▶ WRITTEN PROBLEM
Set down only the lines running from the one with "front_cover();" to the one with "if empty is", both lines included, exactly as they stand, please.

▶ DATA PROVIDED
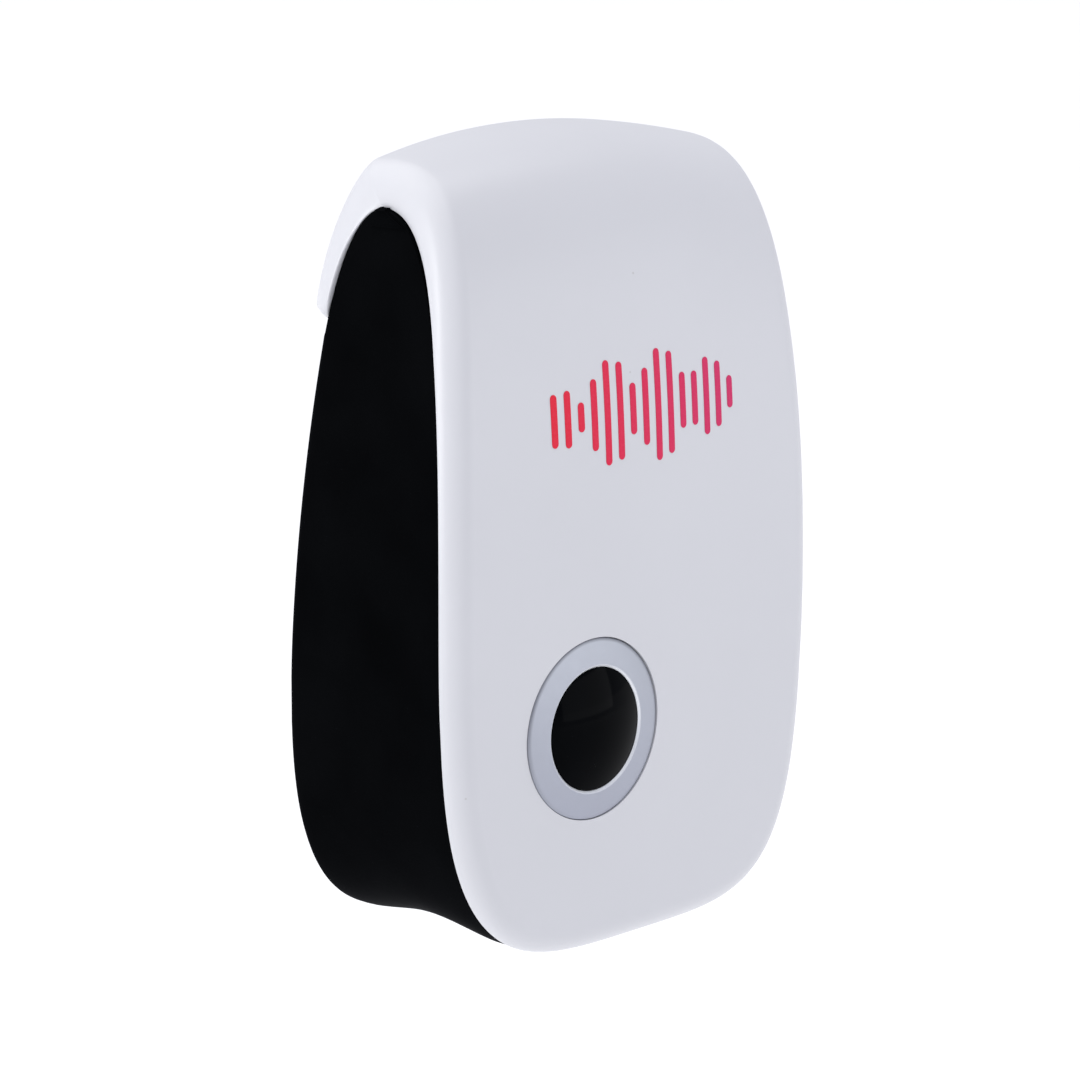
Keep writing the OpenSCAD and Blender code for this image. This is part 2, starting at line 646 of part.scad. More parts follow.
// ---- Mains plug ----
blade_tag = 12.5;
retainer_screw_z = [-8.5, 8.5];
module blade_slot(side, play) {
    translate([side * blade_pitch / 2 - blade_t / 2 - play, -20, plug_z - blade_w / 2 - play])
        cube([blade_t + 2 * play, 30, blade_w + 2 * play]);
}
module plug_base() {
    color([0.06, 0.06, 0.06]) seated() difference() {
        union() {
            rod(0, plug_z, -8.8, -0.6, plug_r);
            translate([0, -0.6, plug_z]) rotate([-90, 0, 0]) cylinder(h = 0.6, r1 = plug_r, r2 = plug_r - 0.6);
            rod(0, plug_z, -10, -8.8, plug_r + 2);
        }
        for (side = [-1, 1]) blade_slot(side, 0.03);
        for (z = retainer_screw_z) rod(0, plug_z + z, -11, -4, 1.12);
    }
}
module plug_blade(side) {
    profile = [
        [-blade_tag, -blade_w / 2], [blade_len - 2.2, -blade_w / 2], [blade_len, -blade_w / 4],
        [blade_len, blade_w / 4], [blade_len - 2.2, blade_w / 2], [-blade_tag, blade_w / 2]
    ];
    translate([side * blade_pitch / 2, 0, plug_z]) difference() {
        rotate([90, 0, 90]) linear_extrude(height = blade_t, center = true) polygon(profile);
        translate([-3, 11.7, 0]) rotate([0, 90, 0]) cylinder(h = 6, r = 1.6);
    }
}
module plug_blade_left() color("khaki") seated() plug_blade(-1);
module plug_blade_right() color("khaki") seated() plug_blade(1);
module plug_retainer() {
    color("dimgray") seated() difference() {
        translate([-11, -12, plug_z - 11]) cube([22, 1.9, 22]);
        for (side = [-1, 1]) blade_slot(side, 0.05);
        for (z = retainer_screw_z) rod(0, plug_z + z, -13, -9, 1.3);
    }
}
module retainer_screws() {
    color("silver") seated()
        for (z = retainer_screw_z)
            translate([0, -12.02, plug_z + z]) rotate([90, 0, 0]) pan_screw(1.1, 2, 1.3, 7);
}
// Leads from the blades' tags to the board's back face
module mains_lead(side) {
    x = side * (blade_pitch / 2 + blade_t / 2 + 0.85);
    wire([[x, -13.4, plug_z - 1], [x + 1.5 * side, -13.4, plug_z + 5],
        [x + 3 * side, -12, plug_z + 14], [x + 3 * side, board_y + board_t + 0.3, plug_z + 16]], 0.8);
}
module mains_lead_brown() color("saddlebrown") seated() mains_lead(1);
module mains_lead_blue() color("royalblue") seated() mains_lead(-1);

front_cover();
rear_housing();
housing_screws();
front_print();
rating_label();
bezel_ring();
dome_lens();
lens_retainer();
light_guide();
transducer_can();
transducer_cone();
piezo_disc();
transducer_base();
transducer_pins();
transducer_gasket();
transducer_lead_red();
transducer_lead_black();
circuit_board();
board_screws();
mains_capacitor();
smoothing_capacitor();
choke_core();
choke_winding();
bridge_rectifier();
control_ic();
drive_transistors();
fusible_resistor();
resistors();
ceramic_capacitors();
indicator_leds();
solder_joints();
plug_base();
plug_blade_left();
plug_blade_right();
plug_retainer();
retainer_screws();
mains_lead_brown();
mains_lead_blue();
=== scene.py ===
"""Looks of a plug-in ultrasonic pest repeller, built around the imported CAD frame.

Shapes are worked out in millimetres in the body's own frame: x to the viewer's right, y from the
wall (negative towards the viewer) and z up from the cover's lower tip. in_frame() turns them into
metres in the frame's own axes, whose origin lies midway between the plug's blades.
"""

import json
import math

import bmesh
import bpy
import numpy as np
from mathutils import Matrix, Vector


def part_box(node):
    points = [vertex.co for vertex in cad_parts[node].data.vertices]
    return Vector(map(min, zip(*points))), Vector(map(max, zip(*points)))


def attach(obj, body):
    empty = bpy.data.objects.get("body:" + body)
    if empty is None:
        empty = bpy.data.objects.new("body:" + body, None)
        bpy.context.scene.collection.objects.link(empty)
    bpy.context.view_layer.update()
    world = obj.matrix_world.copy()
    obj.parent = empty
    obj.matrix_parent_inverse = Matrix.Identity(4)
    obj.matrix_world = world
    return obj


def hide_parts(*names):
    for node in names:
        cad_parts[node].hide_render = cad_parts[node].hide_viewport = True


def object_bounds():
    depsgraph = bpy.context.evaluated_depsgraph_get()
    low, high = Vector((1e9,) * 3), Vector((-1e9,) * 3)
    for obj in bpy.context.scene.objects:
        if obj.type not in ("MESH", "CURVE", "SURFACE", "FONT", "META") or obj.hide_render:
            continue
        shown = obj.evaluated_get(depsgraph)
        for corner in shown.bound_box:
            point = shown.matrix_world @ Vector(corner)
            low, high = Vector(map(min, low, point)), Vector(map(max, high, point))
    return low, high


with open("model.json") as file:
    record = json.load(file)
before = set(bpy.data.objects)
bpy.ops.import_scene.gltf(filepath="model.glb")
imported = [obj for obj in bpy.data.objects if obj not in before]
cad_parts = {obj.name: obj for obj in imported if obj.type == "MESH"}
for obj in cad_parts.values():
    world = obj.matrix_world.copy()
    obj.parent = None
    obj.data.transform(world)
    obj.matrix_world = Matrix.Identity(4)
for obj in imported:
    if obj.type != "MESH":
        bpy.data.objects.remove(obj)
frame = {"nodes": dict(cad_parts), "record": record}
cad_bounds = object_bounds()
MM = 0.001

# ---------------------------------------------------------------- sizes from the frame, in mm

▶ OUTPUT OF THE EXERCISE
front_cover();
rear_housing();
housing_screws();
front_print();
rating_label();
bezel_ring();
dome_lens();
lens_retainer();
light_guide();
transducer_can();
transducer_cone();
piezo_disc();
transducer_base();
transducer_pins();
transducer_gasket();
transducer_lead_red();
transducer_lead_black();
circuit_board();
board_screws();
mains_capacitor();
smoothing_capacitor();
choke_core();
choke_winding();
bridge_rectifier();
control_ic();
drive_transistors();
fusible_resistor();
resistors();
ceramic_capacitors();
indicator_leds();
solder_joints();
plug_base();
plug_blade_left();
plug_blade_right();
plug_retainer();
retainer_screws();
mains_lead_brown();
mains_lead_blue();
=== scene.py ===
"""Looks of a plug-in ultrasonic pest repeller, built around the imported CAD frame.

Shapes are worked out in millimetres in the body's own frame: x to the viewer's right, y from the
wall (negative towards the viewer) and z up from the cover's lower tip. in_frame() turns them into
metres in the frame's own axes, whose origin lies midway between the plug's blades.
"""

import json
import math

import bmesh
import bpy
import numpy as np
from mathutils import Matrix, Vector


def part_box(node):
    points = [vertex.co for vertex in cad_parts[node].data.vertices]
    return Vector(map(min, zip(*points))), Vector(map(max, zip(*points)))


def attach(obj, body):
    empty = bpy.data.objects.get("body:" + body)
    if empty is None:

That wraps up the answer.